• [Task to complete]:
From the listing that follows, extract every line and set it down unaltered.

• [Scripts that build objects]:
** begin **

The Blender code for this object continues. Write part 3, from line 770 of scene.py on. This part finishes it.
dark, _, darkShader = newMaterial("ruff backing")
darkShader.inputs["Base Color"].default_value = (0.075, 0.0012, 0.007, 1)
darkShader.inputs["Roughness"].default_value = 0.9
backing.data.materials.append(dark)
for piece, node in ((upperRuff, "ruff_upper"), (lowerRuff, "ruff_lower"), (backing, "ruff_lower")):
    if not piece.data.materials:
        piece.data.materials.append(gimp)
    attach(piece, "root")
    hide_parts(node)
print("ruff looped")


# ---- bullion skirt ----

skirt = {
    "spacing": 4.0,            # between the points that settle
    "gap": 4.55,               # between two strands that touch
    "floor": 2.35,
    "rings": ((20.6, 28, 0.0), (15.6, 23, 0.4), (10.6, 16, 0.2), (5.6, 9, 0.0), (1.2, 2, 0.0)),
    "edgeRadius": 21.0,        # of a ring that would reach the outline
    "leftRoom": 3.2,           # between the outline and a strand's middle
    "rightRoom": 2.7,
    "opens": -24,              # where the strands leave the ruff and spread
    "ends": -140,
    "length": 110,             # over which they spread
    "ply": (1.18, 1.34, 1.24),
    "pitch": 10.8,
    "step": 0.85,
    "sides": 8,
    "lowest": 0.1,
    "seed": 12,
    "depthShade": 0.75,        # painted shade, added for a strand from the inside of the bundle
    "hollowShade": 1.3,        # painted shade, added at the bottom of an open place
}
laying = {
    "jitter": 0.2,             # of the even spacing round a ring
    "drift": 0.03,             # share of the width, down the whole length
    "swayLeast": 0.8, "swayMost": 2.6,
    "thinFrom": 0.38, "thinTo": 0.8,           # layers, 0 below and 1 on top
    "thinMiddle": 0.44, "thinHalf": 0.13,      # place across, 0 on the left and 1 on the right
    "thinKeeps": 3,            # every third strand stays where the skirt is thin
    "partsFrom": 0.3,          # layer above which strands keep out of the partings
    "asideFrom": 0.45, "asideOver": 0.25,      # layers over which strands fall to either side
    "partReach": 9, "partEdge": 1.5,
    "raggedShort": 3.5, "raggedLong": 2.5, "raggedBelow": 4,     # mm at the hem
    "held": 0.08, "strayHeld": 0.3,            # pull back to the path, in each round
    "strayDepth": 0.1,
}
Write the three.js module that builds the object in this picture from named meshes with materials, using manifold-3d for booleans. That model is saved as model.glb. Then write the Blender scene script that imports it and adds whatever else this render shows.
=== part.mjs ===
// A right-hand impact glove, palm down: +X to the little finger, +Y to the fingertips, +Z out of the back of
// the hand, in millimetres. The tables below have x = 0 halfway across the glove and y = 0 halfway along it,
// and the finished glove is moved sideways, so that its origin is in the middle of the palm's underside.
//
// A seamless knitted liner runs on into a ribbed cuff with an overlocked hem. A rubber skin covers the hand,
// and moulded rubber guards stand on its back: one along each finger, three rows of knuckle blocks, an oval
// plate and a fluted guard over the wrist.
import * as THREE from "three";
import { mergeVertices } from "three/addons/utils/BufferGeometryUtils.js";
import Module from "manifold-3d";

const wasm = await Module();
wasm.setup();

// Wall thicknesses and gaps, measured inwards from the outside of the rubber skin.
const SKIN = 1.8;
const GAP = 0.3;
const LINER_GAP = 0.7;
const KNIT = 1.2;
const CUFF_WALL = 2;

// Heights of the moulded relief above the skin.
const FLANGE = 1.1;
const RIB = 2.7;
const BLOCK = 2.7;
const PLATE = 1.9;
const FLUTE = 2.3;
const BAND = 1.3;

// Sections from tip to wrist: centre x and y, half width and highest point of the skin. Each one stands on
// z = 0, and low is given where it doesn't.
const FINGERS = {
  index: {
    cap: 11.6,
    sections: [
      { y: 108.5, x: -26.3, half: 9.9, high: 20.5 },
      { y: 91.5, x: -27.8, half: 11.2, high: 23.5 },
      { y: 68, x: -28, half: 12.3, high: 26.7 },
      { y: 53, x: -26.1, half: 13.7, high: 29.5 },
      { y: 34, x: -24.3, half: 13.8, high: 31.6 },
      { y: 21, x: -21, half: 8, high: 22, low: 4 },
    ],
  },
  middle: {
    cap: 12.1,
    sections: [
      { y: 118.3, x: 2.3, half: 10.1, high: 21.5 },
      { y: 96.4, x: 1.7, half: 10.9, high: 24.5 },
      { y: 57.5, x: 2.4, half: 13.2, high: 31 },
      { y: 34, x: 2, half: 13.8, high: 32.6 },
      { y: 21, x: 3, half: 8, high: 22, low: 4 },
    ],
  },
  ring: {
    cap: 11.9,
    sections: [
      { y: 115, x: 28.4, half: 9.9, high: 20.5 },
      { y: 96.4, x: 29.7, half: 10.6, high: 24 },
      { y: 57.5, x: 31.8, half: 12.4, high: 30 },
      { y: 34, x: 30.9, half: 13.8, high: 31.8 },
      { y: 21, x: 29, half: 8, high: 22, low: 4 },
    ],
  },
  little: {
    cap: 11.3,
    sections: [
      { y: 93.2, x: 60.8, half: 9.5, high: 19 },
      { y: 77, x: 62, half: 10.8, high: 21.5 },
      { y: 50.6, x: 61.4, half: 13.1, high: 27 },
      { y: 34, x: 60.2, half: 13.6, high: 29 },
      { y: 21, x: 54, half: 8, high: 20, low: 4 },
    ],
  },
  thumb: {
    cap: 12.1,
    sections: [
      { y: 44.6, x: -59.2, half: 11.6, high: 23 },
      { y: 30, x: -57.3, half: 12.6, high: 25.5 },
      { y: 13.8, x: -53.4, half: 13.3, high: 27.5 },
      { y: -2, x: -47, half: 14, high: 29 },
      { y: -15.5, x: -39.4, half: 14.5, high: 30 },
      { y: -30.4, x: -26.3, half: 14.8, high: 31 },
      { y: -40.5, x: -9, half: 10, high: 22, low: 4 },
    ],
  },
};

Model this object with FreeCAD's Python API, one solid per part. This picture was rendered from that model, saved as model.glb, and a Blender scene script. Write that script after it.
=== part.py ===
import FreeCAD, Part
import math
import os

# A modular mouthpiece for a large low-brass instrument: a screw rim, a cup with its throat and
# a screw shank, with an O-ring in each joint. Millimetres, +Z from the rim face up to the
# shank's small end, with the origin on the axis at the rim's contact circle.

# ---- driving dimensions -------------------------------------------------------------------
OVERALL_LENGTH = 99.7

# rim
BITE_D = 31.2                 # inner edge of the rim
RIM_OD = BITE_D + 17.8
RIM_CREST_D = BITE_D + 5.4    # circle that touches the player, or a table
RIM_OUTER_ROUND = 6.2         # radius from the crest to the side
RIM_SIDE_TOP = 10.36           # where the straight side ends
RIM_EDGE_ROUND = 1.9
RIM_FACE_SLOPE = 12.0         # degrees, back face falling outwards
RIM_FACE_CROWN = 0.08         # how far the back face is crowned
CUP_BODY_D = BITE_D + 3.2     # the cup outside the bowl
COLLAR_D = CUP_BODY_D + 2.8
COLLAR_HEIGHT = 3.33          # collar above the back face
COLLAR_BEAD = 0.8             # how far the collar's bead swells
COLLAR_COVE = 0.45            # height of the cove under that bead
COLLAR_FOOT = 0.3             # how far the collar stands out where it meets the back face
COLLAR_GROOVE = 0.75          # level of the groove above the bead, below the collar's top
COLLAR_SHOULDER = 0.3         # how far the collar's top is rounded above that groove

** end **

• [Finished answer]:
The Blender code for this object continues. Write part 3, from line 770 of scene.py on. This part finishes it.
dark, _, darkShader = newMaterial("ruff backing")
darkShader.inputs["Base Color"].default_value = (0.075, 0.0012, 0.007, 1)
darkShader.inputs["Roughness"].default_value = 0.9
backing.data.materials.append(dark)
for piece, node in ((upperRuff, "ruff_upper"), (lowerRuff, "ruff_lower"), (backing, "ruff_lower")):
    if not piece.data.materials:
        piece.data.materials.append(gimp)
    attach(piece, "root")
    hide_parts(node)
print("ruff looped")


# ---- bullion skirt ----

skirt = {
    "spacing": 4.0,            # between the points that settle
    "gap": 4.55,               # between two strands that touch
    "floor": 2.35,
    "rings": ((20.6, 28, 0.0), (15.6, 23, 0.4), (10.6, 16, 0.2), (5.6, 9, 0.0), (1.2, 2, 0.0)),
    "edgeRadius": 21.0,        # of a ring that would reach the outline
    "leftRoom": 3.2,           # between the outline and a strand's middle
    "rightRoom": 2.7,
    "opens": -24,              # where the strands leave the ruff and spread
    "ends": -140,
    "length": 110,             # over which they spread
    "ply": (1.18, 1.34, 1.24),
    "pitch": 10.8,
    "step": 0.85,
    "sides": 8,
    "lowest": 0.1,
    "seed": 12,
    "depthShade": 0.75,        # painted shade, added for a strand from the inside of the bundle
    "hollowShade": 1.3,        # painted shade, added at the bottom of an open place
}
laying = {
    "jitter": 0.2,             # of the even spacing round a ring
    "drift": 0.03,             # share of the width, down the whole length
    "swayLeast": 0.8, "swayMost": 2.6,
    "thinFrom": 0.38, "thinTo": 0.8,           # layers, 0 below and 1 on top
    "thinMiddle": 0.44, "thinHalf": 0.13,      # place across, 0 on the left and 1 on the right
    "thinKeeps": 3,            # every third strand stays where the skirt is thin
    "partsFrom": 0.3,          # layer above which strands keep out of the partings
    "asideFrom": 0.45, "asideOver": 0.25,      # layers over which strands fall to either side
    "partReach": 9, "partEdge": 1.5,
    "raggedShort": 3.5, "raggedLong": 2.5, "raggedBelow": 4,     # mm at the hem
    "held": 0.08, "strayHeld": 0.3,            # pull back to the path, in each round
    "strayDepth": 0.1,
}
Write the three.js module that builds the object in this picture from named meshes with materials, using manifold-3d for booleans. That model is saved as model.glb. Then write the Blender scene script that imports it and adds whatever else this render shows.
=== part.mjs ===
// A right-hand impact glove, palm down: +X to the little finger, +Y to the fingertips, +Z out of the back of
// the hand, in millimetres. The tables below have x = 0 halfway across the glove and y = 0 halfway along it,
// and the finished glove is moved sideways, so that its origin is in the middle of the palm's underside.
//
// A seamless knitted liner runs on into a ribbed cuff with an overlocked hem. A rubber skin covers the hand,
// and moulded rubber guards stand on its back: one along each finger, three rows of knuckle blocks, an oval
// plate and a fluted guard over the wrist.
import * as THREE from "three";
import { mergeVertices } from "three/addons/utils/BufferGeometryUtils.js";
import Module from "manifold-3d";

const wasm = await Module();
wasm.setup();

// Wall thicknesses and gaps, measured inwards from the outside of the rubber skin.
const SKIN = 1.8;
const GAP = 0.3;
const LINER_GAP = 0.7;
const KNIT = 1.2;
const CUFF_WALL = 2;

// Heights of the moulded relief above the skin.
const FLANGE = 1.1;
const RIB = 2.7;
const BLOCK = 2.7;
const PLATE = 1.9;
const FLUTE = 2.3;
const BAND = 1.3;

// Sections from tip to wrist: centre x and y, half width and highest point of the skin. Each one stands on
// z = 0, and low is given where it doesn't.
const FINGERS = {
  index: {
    cap: 11.6,
    sections: [
      { y: 108.5, x: -26.3, half: 9.9, high: 20.5 },
      { y: 91.5, x: -27.8, half: 11.2, high: 23.5 },
      { y: 68, x: -28, half: 12.3, high: 26.7 },
      { y: 53, x: -26.1, half: 13.7, high: 29.5 },
      { y: 34, x: -24.3, half: 13.8, high: 31.6 },
      { y: 21, x: -21, half: 8, high: 22, low: 4 },
    ],
  },
  middle: {
    cap: 12.1,
    sections: [
      { y: 118.3, x: 2.3, half: 10.1, high: 21.5 },
      { y: 96.4, x: 1.7, half: 10.9, high: 24.5 },
      { y: 57.5, x: 2.4, half: 13.2, high: 31 },
      { y: 34, x: 2, half: 13.8, high: 32.6 },
      { y: 21, x: 3, half: 8, high: 22, low: 4 },
    ],
  },
  ring: {
    cap: 11.9,
    sections: [
      { y: 115, x: 28.4, half: 9.9, high: 20.5 },
      { y: 96.4, x: 29.7, half: 10.6, high: 24 },
      { y: 57.5, x: 31.8, half: 12.4, high: 30 },
      { y: 34, x: 30.9, half: 13.8, high: 31.8 },
      { y: 21, x: 29, half: 8, high: 22, low: 4 },
    ],
  },
  little: {
    cap: 11.3,
    sections: [
      { y: 93.2, x: 60.8, half: 9.5, high: 19 },
      { y: 77, x: 62, half: 10.8, high: 21.5 },
      { y: 50.6, x: 61.4, half: 13.1, high: 27 },
      { y: 34, x: 60.2, half: 13.6, high: 29 },
      { y: 21, x: 54, half: 8, high: 20, low: 4 },
    ],
  },
  thumb: {
    cap: 12.1,
    sections: [
      { y: 44.6, x: -59.2, half: 11.6, high: 23 },
      { y: 30, x: -57.3, half: 12.6, high: 25.5 },
      { y: 13.8, x: -53.4, half: 13.3, high: 27.5 },
      { y: -2, x: -47, half: 14, high: 29 },
      { y: -15.5, x: -39.4, half: 14.5, high: 30 },
      { y: -30.4, x: -26.3, half: 14.8, high: 31 },
      { y: -40.5, x: -9, half: 10, high: 22, low: 4 },
    ],
  },
};

Model this object with FreeCAD's Python API, one solid per part. This picture was rendered from that model, saved as model.glb, and a Blender scene script. Write that script after it.
=== part.py ===
import FreeCAD, Part
import math
import os

# A modular mouthpiece for a large low-brass instrument: a screw rim, a cup with its throat and
# a screw shank, with an O-ring in each joint. Millimetres, +Z from the rim face up to the
# shank's small end, with the origin on the axis at the rim's contact circle.

# ---- driving dimensions -------------------------------------------------------------------
OVERALL_LENGTH = 99.7

# rim
BITE_D = 31.2                 # inner edge of the rim
RIM_OD = BITE_D + 17.8
RIM_CREST_D = BITE_D + 5.4    # circle that touches the player, or a table
RIM_OUTER_ROUND = 6.2         # radius from the crest to the side
RIM_SIDE_TOP = 10.36           # where the straight side ends
RIM_EDGE_ROUND = 1.9
RIM_FACE_SLOPE = 12.0         # degrees, back face falling outwards
RIM_FACE_CROWN = 0.08         # how far the back face is crowned
CUP_BODY_D = BITE_D + 3.2     # the cup outside the bowl
COLLAR_D = CUP_BODY_D + 2.8
COLLAR_HEIGHT = 3.33          # collar above the back face
COLLAR_BEAD = 0.8             # how far the collar's bead swells
COLLAR_COVE = 0.45            # height of the cove under that bead
COLLAR_FOOT = 0.3             # how far the collar stands out where it meets the back face
COLLAR_GROOVE = 0.75          # level of the groove above the bead, below the collar's top
COLLAR_SHOULDER = 0.3         # how far the collar's top is rounded above that groove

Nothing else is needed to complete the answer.